Smith travels back in time to her early childhood and teenage years, as a black girl growing up in northern California with her stay-at-home mom, who was content to keep house for her husband and five children, of whom Smith was the youngest. She created a close-knit "tidy and functional" haven, "a life that would tell us, and the world, if it cared to notice, that we bothered with ourselves, that we understood dignity, that we were worthy of everything that mattered." Her mother had a deep faith in God, and she worked tirelessly to instill that belief in her children. Much of the angst in Smith's story revolves around her feelings of inadequacy, moments when she felt she failed her mother and God because of some action on her part. This was especially true when Smith discovered she had a sexual appetite just like any other teenage girl.

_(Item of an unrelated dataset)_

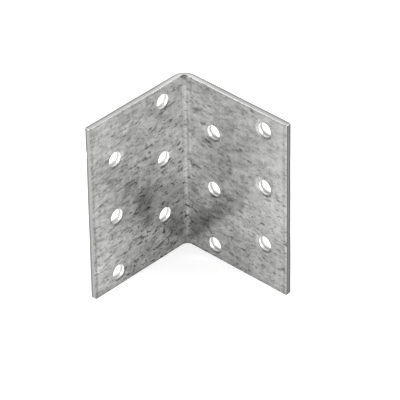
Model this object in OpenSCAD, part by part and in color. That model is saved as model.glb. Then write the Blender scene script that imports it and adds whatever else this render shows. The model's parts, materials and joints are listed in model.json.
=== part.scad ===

Her brothers and sisters, all much older than her, play major roles in this memoir, especially her brothers Conrad and Michael. But the connection Smith feels with her mother, despite their differences in temperament, remains her focus. Smith's story, of a young girl intent on discovering her own identity while trying to be the person her mother wanted her to be, is a timeless one full of love, worry and the need to call a place home. --Lee E. Cart, freelance writer and book reviewer

Shelf Talker: Ordinary Light tells the story of Smith's coming of age as a black girl in northern California and the strong influence her mother had in the process.